Yeah, there have been a few nights when members of our men's group have been lazy about hanging and left the food pack on the ground right in camp. Just a standard canvas pack for our dry goods - not the insulated meat pack - lined with a plastic bag, nothing special. Heck, once or twice the flap wasn't even closed.

Inviting disaster? Yes. Just lucky? Maybe. Tired of 'just appeasing ourselves'? Sometimes it seems that way.

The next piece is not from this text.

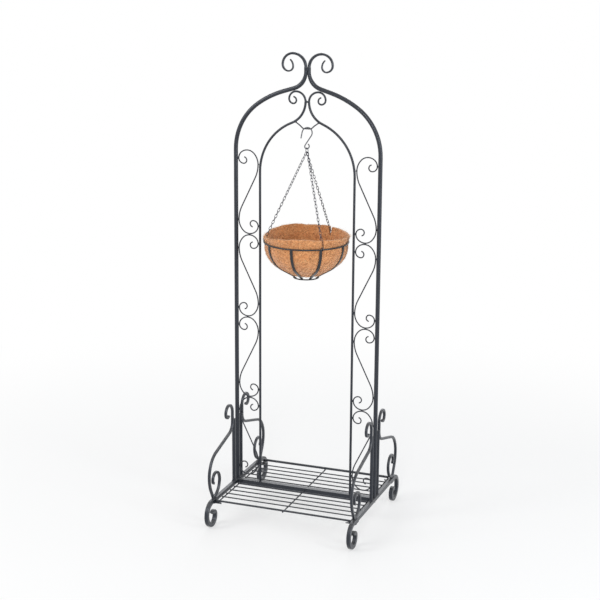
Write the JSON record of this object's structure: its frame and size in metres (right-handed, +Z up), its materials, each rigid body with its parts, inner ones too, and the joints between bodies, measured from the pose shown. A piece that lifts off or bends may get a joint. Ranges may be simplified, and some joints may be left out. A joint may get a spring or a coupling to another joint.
{
  "type": "hanging plant stand",
  "caption": "Freestanding metal plant stand with a scrolled double arch, a slatted shelf on curled feet and a lined wire basket that hangs on chains from a hook.",
  "frame": {"origin": "on the floor under the middle of the stand, at the bottom centre of its bounding box", "axes": "+Z up, X across the arch, -Y towards the front of the shelf"},
  "size_m": [0.545, 0.5702, 1.6649],
  "materials": {
    "frame_paint": "satin black powder coat",
    "basket_wire": "satin black powder coat",
    "hook_steel": "grey paint over bent wire",
    "chain_steel": "zinc plated, dulled",
    "fasteners": "zinc plated, dulled",
    "coir": "matted coconut fibre"
  },
  "bodies": {
    "root": {"outer_arch_left": "frame_paint", "outer_arch_right": "frame_paint", "inner_arch_left": "frame_paint", "inner_arch_right": "frame_paint", "scroll_left_1": "frame_paint", "scroll_left_2": "frame_paint", "scroll_left_3": "frame_paint", "scroll_left_4": "frame_paint", "scroll_right_1": "frame_paint", "scroll_right_2": "frame_paint", "scroll_right_3": "frame_paint", "scroll_right_4": "frame_paint", "scroll_tabs": "frame_paint", "arch_welds": "frame_paint", "hanger_wire": "frame_paint", "crossbar": "frame_paint", "side_rail_left": "frame_paint", "side_rail_right": "frame_paint", "upright_left_front": "frame_paint", "upright_left_rear": "frame_paint", "upright_right_front": "frame_paint", "upright_right_rear": "frame_paint", "brace_left_front": "frame_paint", "brace_left_rear": "frame_paint", "brace_right_front": "frame_paint", "brace_right_rear": "frame_paint", "rail_scroll_left_front": "frame_paint", "rail_scroll_left_rear": "frame_paint", "rail_scroll_right_front": "frame_paint", "rail_scroll_right_rear": "frame_paint", "post_bolts": "fasteners", "shelf_front_rail": "frame_paint", "shelf_rear_rail": "frame_paint", "shelf_side_bars_left": "frame_paint", "shelf_side_bars_right": "frame_paint", "shelf_slats_front": "frame_paint", "shelf_slats_rear": "frame_paint", "shelf_middle_bars": "frame_paint", "corner_plates": "frame_paint", "corner_bolts": "fasteners"},
    "hook": {"s_hook": "hook_steel"},
    "ring": {"gather_ring": "chain_steel"},
    "basket": {"chain_front": "chain_steel", "chain_left": "chain_steel", "chain_right": "chain_steel", "basket_ring": "basket_wire", "basket_ribs": "basket_wire", "basket_base_ring": "basket_wire", "coir_liner": "coir"}
  },
  "joints": [
    {"name": "hook_swing", "type": "hinge", "parent": "root", "child": "hook", "pos_m": [0, 0, 1.40622], "axis": [1, 0, 0], "range_deg": [-25, 25]},
    {"name": "ring_turn", "type": "hinge", "parent": "hook", "child": "ring", "pos_m": [0, 0, 1.34092], "axis": [0, 0, 1], "range_deg": [-30, 30]},
    {"name": "basket_sway", "type": "hinge", "parent": "ring", "child": "basket", "pos_m": [0, 0, 1.33192], "axis": [0.7071, 0.7071, 0], "range_deg": [-3, 3]}
  ]
}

I always thought that going the barrel route, carrying that extra weight, was all about no longer needing to hang.
 
01/10/2013 10:21AM  
Appeasing ourselves? Seriously?
There are best practices, then there are worst practices and evertything in between. There is nothing wrong with going the extra step or two to hang something - a pack or a barrel. I have seen photos of chewed up, ripped apart barrels. All it takes is that one time. Leave the pack on the ground, flap open or that barrel sitting next to the fire. No worries. Do it for years. Bring the pack/barrel into the tent with you. What the hell, why not? Then one that one trip, during that one summer, when the berries are non-existent, when the campsite occupiers previous to you threw food at the bear...many variables can contribute...but that one trip. That's all it will take. No longer after that trip will you be simply appeasing yourself.
There is nothing wrong with taking some proper precautions.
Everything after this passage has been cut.